No changes to our economic or earnings forecasts | Not to minimise the impact and devastation of the events that are taking place in the Israeli conflict, but we think it is important to assess whether the conflict alters our asset class views or outlook for the economy or earnings growth here in the U.S. In our view, it does not materially impact our outlook for a few reasons. First, from an economic perspective, Israel is a small country, with a GDP of $521 billion—making it the 29th largest country in the world, representing only 0.5% of world GDP. To put this into perspective, when measured by GDP, Israel would rank as the 13th largest state in the U.S. (roughly the size of Virginia) and when compared to companies in the S&P 500, Israel is roughly the same size as the 15th largest company (Eli Lilly). Additionally, Israel is not a significant trade partner of the U.S., making up only 0.7% of both U.S. imports and exports (the 25th and 29th largest trade partner respectively). And because of this, Israel is not big enough to derail the U.S. economy from its current path. From an earnings perspective, given that we do not expect a significant economic impact from the war, combined with the fact that the S&P 500 receives only 0.2% and 2.8% of revenues from Israel and the Middle East region respectively, we do not think that the conflict will have a meaningful impact on earnings. Finally, it is worth noting that previous events in the region have not had a significant market impact. In fact, in the previous 11 major conflicts, the S&P 500 was up ~15% on average in the 12 months following the onset of the conflict and was positive 75% of the time.
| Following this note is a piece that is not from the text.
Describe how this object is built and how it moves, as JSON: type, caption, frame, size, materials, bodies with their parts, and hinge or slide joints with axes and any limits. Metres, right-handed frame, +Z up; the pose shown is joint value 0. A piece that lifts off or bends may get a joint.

Flight to quality in bond market may be a catalyst | After the brutal sell off in the bond market over the last few months, Treasury yields still demonstrated a traditional flight-to-quality response during geopolitical crises with the 10-year yield down ~18 bps to ~4.60% this week. Short covering (as we alluded to in our Quarterly Outlook) and some dovish remarks from Fed officials, who were unnerved by the rapid rise in bond yields since the last FOMC meeting, also added fuel to the rally. While yields have moved higher as the market has priced in a soft, non-recessionary landing, we think recession risks are higher than what is priced into the market. Hopefully, the flight-to-quality move this week is the catalyst to halt the relentless upward march in rates. And if we’re right and the economy does enter a recession in the first quarter of 2024, then there is plenty of room for yields to fall.